REQUIRED WORK » Exactly reproduce the lines from the line containing "obj.data.transform(world)" to the end of the data below, inclusive, and nothing else.

_____

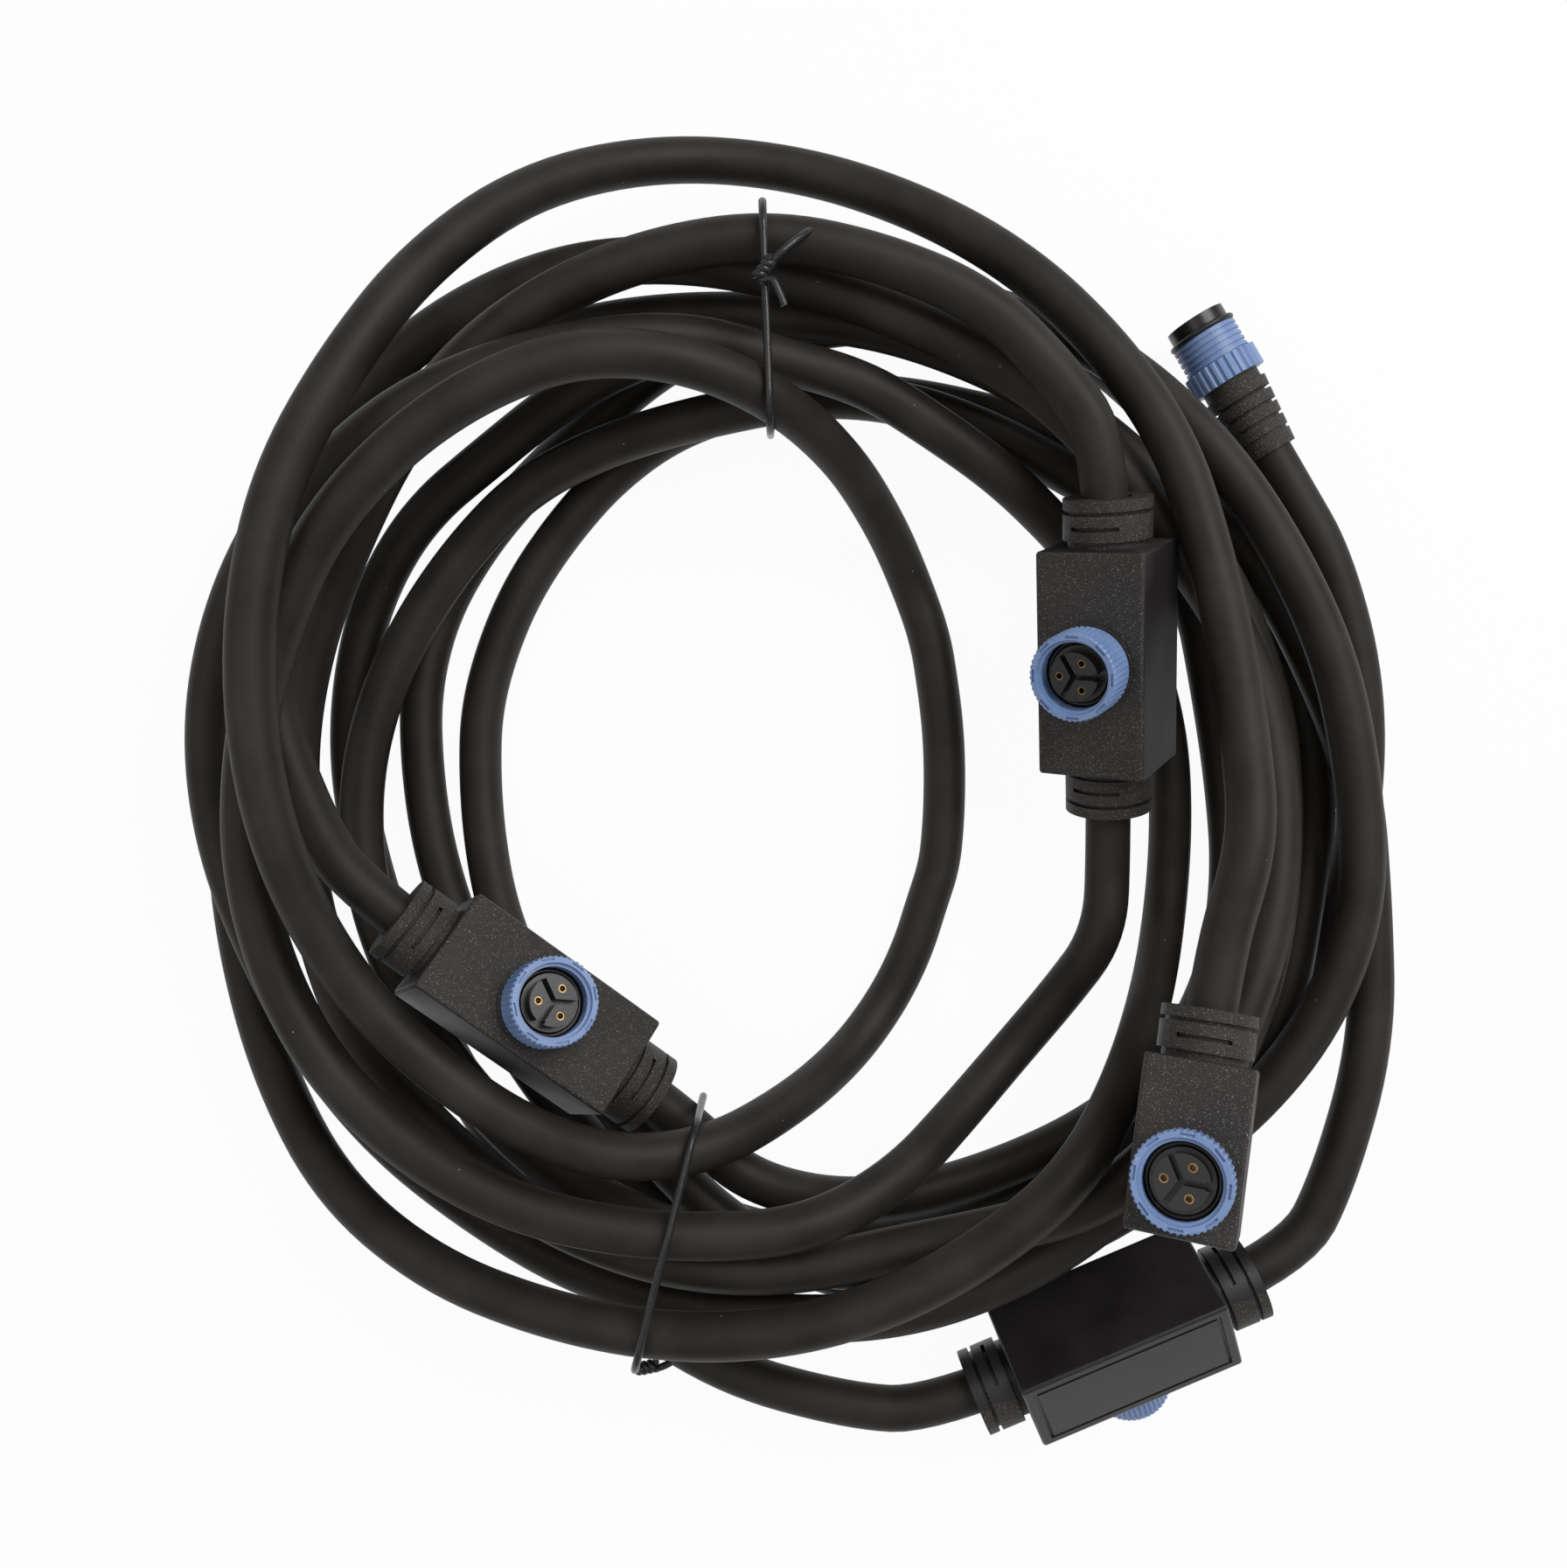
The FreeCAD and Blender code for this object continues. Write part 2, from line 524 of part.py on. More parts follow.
def plug_grip():
    """Moulded grip and strain relief that tapers to the cable, with ring grooves."""
    top = -(THREAD_START + THREAD_LENGTH + COLLAR_RING_LENGTH)
    shoulder = top - PLUG_NECK_LENGTH
    grip = cylinder(PLUG_NECK_RADIUS, shoulder, top)
    cone = Part.makeCone(GRIP_END_RADIUS, GRIP_RADIUS, GRIP_LENGTH, V(0, 0, shoulder - GRIP_LENGTH))
    grip = grip.fuse(cone)
    pitch = GRIP_LENGTH / (GRIP_GROOVES + 1)
    for k in range(GRIP_GROOVES):
        height = shoulder - pitch * (k + 1)
        grip = grip.cut(ring(GRIP_RADIUS + 1, GRIP_END_RADIUS - 0.2, height, height + COLLAR_GROOVE))
    return grip.cut(cylinder(CABLE_RADIUS + CABLE_CLEARANCE, shoulder - GRIP_LENGTH, shoulder))


def cable_ends():
    """For each cable, where its two ends sit inside a box or the plug, and which way they leave it."""
    def at_box(name, side):
        length, _, shift = box_size(name)
        place = TEE_PLACES[name]
        along = box_frame(place)[0] * side
        middle = COIL_MIDDLE + place["middle"] + along * side * shift
        seat = middle + along * (length / 2 - POCKET_MARGIN)
        mouth = middle + along * (length / 2 + COLLAR_LENGTH)
        return seat, mouth, along

    out = V(math.cos(math.radians(PLUG_TURN)), math.sin(math.radians(PLUG_TURN)), 0)
    rim = COIL_MIDDLE + PLUG_RIM
    plug_mouth = rim - out * plug_length()
    plug_seat = rim - out * (plug_length() - GRIP_LENGTH)
    return {
        "end": (at_box("end_box", 1), at_box("tee_right", -1)),
        "first": (at_box("tee_right", 1), at_box("tee_left", -1)),
        "second": (at_box("tee_left", 1), at_box("tee_low", -1)),
        "plug": (at_box("tee_low", 1), (plug_seat, plug_mouth, out * -1)),
    }


def corner_arc(before, corner, after, longest=math.inf):
    """Both ways out of a corner, how far along them its arc starts, and the arc's radius and cut."""
    inward = (before - corner).normalize()
    onward = (after - corner).normalize()
    half_turn = (math.pi - inward.getAngle(onward)) / 2
    setback = min(ARC_SHARE * min((before - corner).Length, (after - corner).Length), longest)
    radius = setback / math.tan(half_turn)
    cut = (inward + onward).normalize() * (radius / math.cos(half_turn) - radius)
    return inward, onward, setback, radius, cut


def pushed_out(points):
    """The points moved out by what their arcs cut off, so that the path runs through the places meant."""
    moved = [points[0]]
    for before, corner, after in zip(points, points[1:], points[2:]):
        place = corner - corner_arc(before, corner, after)[4]
        moved.append(V(place.x, place.y, max(place.z, CABLE_RADIUS - REST_FLAT)))
    return moved + [points[-1]]


def cable_route(strand, ends):
    """Points of one cable: straight out of one seat, round the coil, and straight into the other."""
    points = [COIL_MIDDLE + V(s["x"], s["y"], s["z"]) for s in strand[::SAMPLES_PER_POINT]]
    (seat_a, mouth_a, along_a), (seat_b, mouth_b, along_b) = ends
    points = pushed_out([mouth_a + along_a * END_LEAD] + points + [mouth_b + along_b * END_LEAD])
    return [seat_a] + points + [seat_b]


def tube_path(points):
    """Straight runs joined by arcs as large as their runs allow, and the radii of those arcs."""
    edges = []
    radii = []
    here = points[0]
    for before, corner, after in zip(points, points[1:], points[2:]):
        at_end = before is points[0] or after is points[-1]
        longest = END_SETBACK if at_end else math.inf
        inward, onward, setback, radius, cut = corner_arc(before, corner, after, longest)
        radii.append(radius)
        start = corner + inward * setback
        end = corner + onward * setback
        edges.append(Part.LineSegment(here, start).toShape())
        edges.append(Part.Arc(start, corner + cut, end).toShape())
        here = end
    edges.append(Part.LineSegment(here, points[-1]).toShape())
    return Part.Wire(edges), radii


def tube(points, radius, name):
    """Round tube along a path, with its smallest bend and its volume printed."""
    path, radii = tube_path(points)
    along = (points[1] - points[0]).normalize()
    section = Part.Wire(Part.makeCircle(radius, points[0], along))
    shell = path.makePipeShell([section], True, False)
    solid = Part.Solid(shell) if shell.ShapeType == "Shell" else shell
    expected = math.pi * radius ** 2 * path.Length
    print(name, "length", round(path.Length), "smallest bend radius", round(min(radii), 1),
          "volume share", round(solid.Volume / expected, 4))
    return solid


def flatten_rest(solid):
    """Cut the tube flat where it rests on the surface."""
    box = solid.BoundBox
    if box.ZMin > -0.01:
        return solid
    above = Part.makeBox(box.XLength + 2, box.YLength + 2, box.ZMax + 1, V(box.XMin - 1, box.YMin - 1, 0))
    return solid.common(above)


def gap_report(paths):
    """Print the least gap of each cable to itself and to the others, measured on points."""
    cells = {}
    fine = []
    for name, path in paths.items():
        count = int(path.Length / GAP_STEP)
        for index, point in enumerate(path.discretize(Number=count)):
            spot = (name, index * GAP_STEP, point)
            fine.append(spot)
            cells.setdefault((int(point.x // 15), int(point.y // 15)), []).append(spot)
    least = {}
    for name, along, point in fine:
        column, row = int(point.x // 15), int(point.y // 15)
        for i in (column - 1, column, column + 1):
            for j in (row - 1, row, row + 1):
                for other, other_along, spot in cells.get((i, j), []):
                    if name > other or (name == other and abs(along - other_along) < 60):
                        continue
                    gap = point.distanceToPoint(spot) - CABLE_DIAMETER
                    if gap < least.get((name, other), (99,))[0]:
                        least[(name, other)] = (gap, along, other_along)
    for pair, (gap, along, other_along) in least.items():
        print("least gap", pair, round(gap, 2), "at", round(along), round(other_along))


def tie_crossings(paths, name, direction):
    """Distance from the coil's middle and height of each strand that a tie goes round."""
    way = V(math.cos(math.radians(direction)), math.sin(math.radians(direction)), 0)
    side = V(-way.y, way.x, 0)
    spots = []
    for path in paths.values():
        points = [p - COIL_MIDDLE for p in path.discretize(Number=int(path.Length / GAP_STEP))]
        for here, there in zip(points, points[1:]):
            if here.dot(side) <= 0 < there.dot(side) and 0 < here.dot(way) < TIE_REACH[name]:
                spots.append((here.dot(way), here.z))
    return sorted(spots)


def tie_loop(paths, name, direction):
    """Wire loop drawn tight round the strands that cross one direction."""
    way = V(math.cos(math.radians(direction)), math.sin(math.radians(direction)), 0)
    spots = tie_crossings(paths, name, direction)
    margin = CABLE_RADIUS + TIE_CLEARANCE + TIE_DIAMETER / 2

    def half_hull(points):
        chain = []
        for point in points:
            while len(chain) > 1:
                (x1, z1), (x2, z2) = chain[-2], chain[-1]
                if (x2 - x1) * (point[1] - z1) - (z2 - z1) * (point[0] - x1) > 0.5:
                    break
                chain.pop()
            chain.append(point)
        return chain

    lower = half_hull(spots)
    upper = half_hull(spots[::-1])
    corners = lower[:-1] + upper[:-1]
    edges = []
    count = len(corners)

    def at(r, z):
        return COIL_MIDDLE + way * r + V(0, 0, z)

    def outward(a, b):
        length = math.dist(a, b)
        return (b[1] - a[1]) / length, -(b[0] - a[0]) / length

    for i in range(count):
        before, corner, after = corners[i - 1], corners[i], corners[(i + 1) % count]
        n1 = outward(before, corner)
        n2 = outward(corner, after)
        middle = ((n1[0] + n2[0]), (n1[1] + n2[1]))
        size = math.hypot(*middle)
        start = at(corner[0] + n1[0] * margin, corner[1] + n1[1] * margin)
        half = at(corner[0] + middle[0] / size * margin, corner[1] + middle[1] / size * margin)
        end = at(corner[0] + n2[0] * margin, corner[1] + n2[1] * margin)
        edges.append(Part.Arc(start, half, end).toShape())
        next_start = at(after[0] + n2[0] * margin, after[1] + n2[1] * margin)
        edges.append(Part.LineSegment(end, next_start).toShape())
    path = Part.Wire(edges)
    first = edges[0]
    tangent = first.tangentAt(first.FirstParameter)
    section = Part.Wire(Part.makeCircle(TIE_DIAMETER / 2, first.valueAt(first.FirstParameter), tangent))
    return path.makePipeShell([section], True, False), corners


def main():
    os.makedirs("parts", exist_ok=True)
    cables = {
        "end": unrolled(END_CABLE_TURNS),
        "first": unrolled(FIRST_CABLE_TURNS),
        "second": unrolled(SECOND_CABLE_TURNS),
        "plug": unrolled(PLUG_CABLE_TURNS),
    }
    ends = cable_ends()
    end_heights = {name: (a[1].z, b[1].z) for name, (a, b) in ends.items()}
    strands = lay_heap(cables, end_heights)
    print("heap top", round(max(s["z"] for strand in strands.values() for s in strand) + CABLE_RADIUS, 1))
    nodes = {}
    paths = {}
    for name, node in (("end", "cable_end"), ("first", "cable_first"), ("second", "cable_second"),
                       ("plug", "cable_plug")):
        route = cable_route(strands[name], ends[name])
        paths[node] = tube_path(route)[0]
        nodes[node] = flatten_rest(tube(route, CABLE_RADIUS, node))
    gap_report(paths)
    for name, place in TEE_PLACES.items():
        length, width, shift = box_size(name)
        sides = (1,) if name == "end_box" else (-1, 1)
        made = {"body": tee_body(length, width, shift, sides), "carrier": tee_carrier(length, shift),
                "insert": tee_insert(), "contacts": tee_contacts(), "seal": tee_seal(), "nut": coupling_nut()}
        for piece, shape in made.items():
            shape.Placement = box_placement(place).multiply(shape.Placement)
            nodes[name + "_" + piece] = shape
    for node, shape in (("plug_sleeve", plug_sleeve()), ("plug_pins", plug_pins()),
                        ("plug_thread", plug_thread()), ("plug_seal", plug_seal()),
                        ("plug_grip", plug_grip())):
        shape.Placement = plug_placement().multiply(shape.Placement)
        nodes[node] = shape
    for node, direction in TIE_DIRECTIONS.items():
        nodes[node] = tie_loop(paths, node, direction)[0]
    whole = Part.makeCompound(list(nodes.values())).optimalBoundingBox(False, False)
    print("box", [round(v, 2) for v in (whole.XMin, whole.XMax, whole.YMin, whole.YMax, whole.ZMin, whole.ZMax)])
    for node, shape in nodes.items():
        shape.exportStep("parts/" + node + ".step")


main()
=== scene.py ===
"""Coiled trunk power cable with four moulded sockets and a plug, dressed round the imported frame.

Sizes in this file are millimetres until a mesh or a curve is made, and metres in Blender. Only the
studio's paper and lamps are given in metres.
The view from above has the plug at the upper right, +X to the right and +Y up.
"""
import logging
import math
from dataclasses import dataclass, field
from enum import Enum

import bpy
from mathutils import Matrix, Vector


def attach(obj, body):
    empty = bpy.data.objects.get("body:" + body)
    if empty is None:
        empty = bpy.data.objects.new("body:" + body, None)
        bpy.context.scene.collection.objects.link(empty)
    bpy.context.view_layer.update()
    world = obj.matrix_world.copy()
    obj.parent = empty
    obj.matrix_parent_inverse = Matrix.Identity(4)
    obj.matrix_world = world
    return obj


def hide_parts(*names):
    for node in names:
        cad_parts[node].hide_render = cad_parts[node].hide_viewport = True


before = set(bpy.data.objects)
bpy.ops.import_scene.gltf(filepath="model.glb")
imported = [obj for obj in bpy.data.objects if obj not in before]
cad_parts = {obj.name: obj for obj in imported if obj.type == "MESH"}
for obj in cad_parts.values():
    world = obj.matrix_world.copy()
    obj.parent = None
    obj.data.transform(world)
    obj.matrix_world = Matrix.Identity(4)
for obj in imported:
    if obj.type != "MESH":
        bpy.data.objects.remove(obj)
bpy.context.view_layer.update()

LOG = logging.getLogger("trunk_cable")
MM = 0.001

# Cable and heap, as in the part's source
CABLE_DIAMETER = 9.5
CABLE_RADIUS = CABLE_DIAMETER / 2
REST_FLAT = 0.5
STRAND_GAP = 1.0
SAMPLES_PER_TURN = 120
SAMPLES_PER_POINT = 4
SMOOTH_SAMPLES = 5
ARC_SHARE = 0.45
HEAP_ROUNDS = 12
END_LEAD = 10.0
# Samples of one cable that are less than this far apart along it, in degrees, don't rest on each other
OWN_STRETCH = 60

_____

THE ANSWER »
    obj.data.transform(world)
    obj.matrix_world = Matrix.Identity(4)
for obj in imported:
    if obj.type != "MESH":
        bpy.data.objects.remove(obj)
bpy.context.view_layer.update()

LOG = logging.getLogger("trunk_cable")
MM = 0.001

# Cable and heap, as in the part's source
CABLE_DIAMETER = 9.5
CABLE_RADIUS = CABLE_DIAMETER / 2
REST_FLAT = 0.5
STRAND_GAP = 1.0
SAMPLES_PER_TURN = 120
SAMPLES_PER_POINT = 4
SMOOTH_SAMPLES = 5
ARC_SHARE = 0.45
HEAP_ROUNDS = 12
END_LEAD = 10.0
# Samples of one cable that are less than this far apart along it, in degrees, don't rest on each other
OWN_STRETCH = 60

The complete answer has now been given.